One SEO professional was concerned about how JavaScript strings were being rendered on their site – more specifically, the string starting with a slash being interpreted as a URL and being followed by Googlebot.
With these crawls, sometimes a URL isn’t valid.
They also see different crawl errors in Search Console.
Their main question is: what is the official recommendation in terms of how to nofollow such URLs? They are used to splitting the strings into two or more parts.
Does having millions of pages with these types of strings negatively affect crawl budget?
John answered that they don’t have to worry about crawl budget.

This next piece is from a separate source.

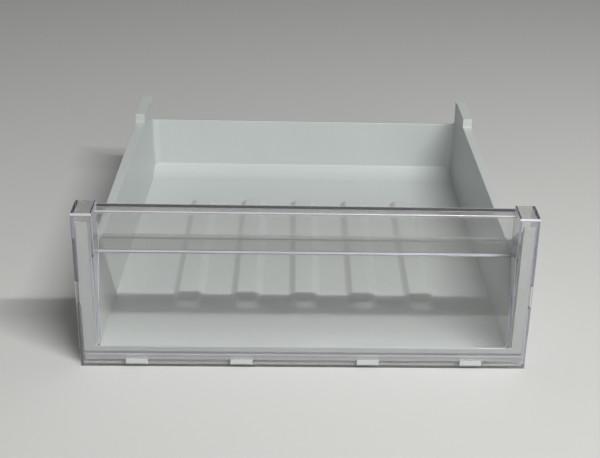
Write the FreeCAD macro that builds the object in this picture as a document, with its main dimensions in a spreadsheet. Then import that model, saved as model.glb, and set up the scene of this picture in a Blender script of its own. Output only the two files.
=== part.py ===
import FreeCAD, Part
import math
import os

import Sketcher

# Freezer drawer: a white moulded tub with a clear front panel snapped over its front flanges.
# Millimetres. +X is right, +Y runs from the front panel to the rear, +Z is up.
# Sketches use Y = 0 at the panel's front face, and each body is then centred on the drawer's depth.

document = FreeCAD.newDocument("freezer_drawer")

# Driving dimensions. Each one is set once, in the sheet, and everything below is bound to it.
OVERALL_SIZES = {
    "drawer_width": 450.0,
    "drawer_height": 170.0,
    "drawer_depth": 471.0,
    "fit_gap": 0.3,
}
TUB_SIZES = {
    "tub_wall": 2.4,
    "skid_height": 5.6,
    "skid_width": 4.0,
    "skid_inset": 39.0,
    "skid_front": 40.0,
    "skid_rear_setback": 60.0,
    "front_inset": 15.6,
    "rear_inset": 23.1,
    "wall_draft": 1.2,
    "corner_radius": 9.0,
    "runner_height": 105.0,
    "runner_front_inset": 6.4,
    "runner_rear_inset": 8.2,
    "runner_start": 85.0,
    "rim_sweep_radius": 420.0,
    "horn_height": 160.0,
    "flange_clearance": 1.0,
    "stop_start": 403.5,
    "stop_rise": 10.4,
    "rear_wall_height": 83.0,
    "rear_notch_radius": 5.0,
    "ramp_length": 30.5,
    "ramp_rise": 11.5,
    "lip_height": 23.0,
    "lip_slope": 2.0,
}
RIB_SIZES = {
    "rib_count": 5,
    "rib_pitch": 64.0,
    "rib_width": 31.0,
    "rib_rise": 5.6,
    "rib_slope": 4.5,
    "rib_start": 103.0,
    "rib_end": 377.0,
    "rib_end_radius": 12.0,
}
JOIN_SIZES = {
    "tongue_width": 22.0,
    "tongue_inner_place": 64.0,
    "tongue_outer_place": 169.0,
    "tongue_bottom": 3.0,
    "tongue_top": 8.7,
    "tongue_recess": 0.4,
    "catch_bottom": 70.0,
    "catch_top": 95.0,
    "catch_reach": 1.8,
    "catch_depth": 7.0,
}
PANEL_SIZES = {
    "panel_wall": 2.6,
    "post_width": 20.2,
    "post_outer_wall": 3.0,
    "post_inner_wall": 2.3,
    "post_foot_depth": 17.0,
    "post_inner_foot_depth": 9.0,
    "post_cap": 2.8,
    "knee_height": 57.0,
    "knee_radius": 80.0,
    "ledge_height": 117.0,
    "recess_depth": 28.1,
    "recess_step": 2.1,
    "ledge_wall": 2.2,
    "ledge_rear": 66.0,
    "bead_setback": 9.6,
    "bead_width": 1.4,
    "bead_height": 1.2,
    "rim_rear_height": 168.0,
    "rim_front_height": 164.2,
    "rim_front": 19.0,
    "rail_height": 16.7,
    "rail_reach": 2.4,
    "foot_reach": 6.4,
    "foot_wall": 2.3,
}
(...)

When it comes to crawling, Google prioritizes things in different ways. All of them are kind of random URL discoveries that they come across, where their URL is mentioned in a text or in a JS file somewhere, and these are lower on the list.
If they have anything important that they recognize on a website, any new pages that are linked to any new content that has been created, they will prioritize the new content first.

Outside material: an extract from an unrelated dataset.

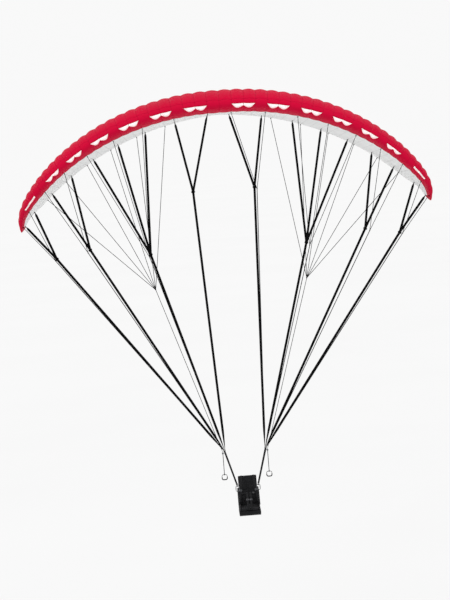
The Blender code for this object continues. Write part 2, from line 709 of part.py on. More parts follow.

Then, if they have time, they will also go through all of the random other URL mentions that they have discovered.
From a crawl budget perspective, this is usually a non-issue. If the SEO pro is concerned about this overall, and Google is crawling too much of the website, then they can adjust the amount of crawling in Search Console with the crawl rate setting.
Again, Google will still prioritize things. If you set the setting to be low, then they will focus on the important things first. And if they can cover the important things, then they will try to go through the rest.
From that perspective, if you’re seeing that Google is hitting the server too hard, then you can adjust the crawl rate after a day or two, and it should settle down at the new rate.
Then they should be able to keep on crawling.
Regarding following these URLs, it’s not possible to really do this in the JavaScript files. Google tries to recognize URLs in JavaScript, because sometimes URLs are only mentioned in JavaScript.
What is possible, however, is to put these URLs into a JavaScript file that’s then blocked by robots.txt.
If the URL is blocked by robots.txt, then they won’t be able to see the JavaScript file and they won’t see these URLs.
This happens at approximately the 30:30 mark in the video.
John Mueller Hangout Transcript
John (Submitted Question) 30:30
We see that every JavaScript string starting with a slash is interpreted as a URL and is followed by Googlebot. Sometimes a URL is not valid, and we see different crawl errors in Search Console. Is there an official recommendation on how to nofollow such URLs? We used to split the strings into two or more parts. Having millions of pages with such strings may negatively impact the crawl budget.
John (30:58)
So I think, just kind of like the last question, or the last part of the question there with regards to crawl budget, that’s one thing you definitely don’t have to worry about. Because when it comes to crawling, we prioritize things in different ways. And all of these kind of like random URL discoveries that we come across, where your URL is mentioned in a text or in a JavaScript file somewhere, those tend to be fairly low on the list.
So if we have anything important that we recognize on your website, any new pages that you link to, any new content that you’ve created, we’ll prioritize that first. And then if we have time, we’ll also go through all of these random other URL mentions that we’ve discovered. So from a crawl budget point of view, this is usually a non issue. If you’re seeing that overall, we’re crawling too much of your website, then you can adjust the amount of crawling in Search Console with the crawl rate setting.
And again, here, we still prioritize things. So if you set the setting to be fairly low, then we’ll still try to focus on the important things first. And if we can cover the important things, then we’ll try to kind of go through the rest. So from that point of view, if you’re really seeing that we’re hitting your server too hard, you can just adjust that after a day or two, it should kind of settle down at that new rate.
And we should be able to, kind of like, keep on crawling. With regards to no-following these URLs, you can’t really do that in the JavaScript files. Because we try to recognize URLs in JavaScript, because sometimes URLs are only mentioned in JavaScript. What you can do, however, is put these URLs into a JavaScript file that is blocked by robots.txt. And if the URL is blocked by robots.txt, then we won’t be able to see the JavaScript file and we won’t see those URLs.
So if it’s really a critical thing that you’re thinking, Googlebot is getting totally lost on my website, then you could use robots.txt to block that JavaScript file. The important part there is to keep in mind that your site should still render normally, with that file kind of blocked. So in Chrome, you can, I believe, you can just block that individual URL and test it out. But especially the mobile friendliness of a page should still be guaranteed, we should still be able to see kind of the layout of the page properly with that JavaScript file blocked.
So if it’s only some kind of interactive functionality that is being blocked by that, then usually that’s less of an issue. If it blocks all of the JavaScript and your page doesn’t work at all anymore, then that’s something where I’d say maybe you need to find a different approach to handle that.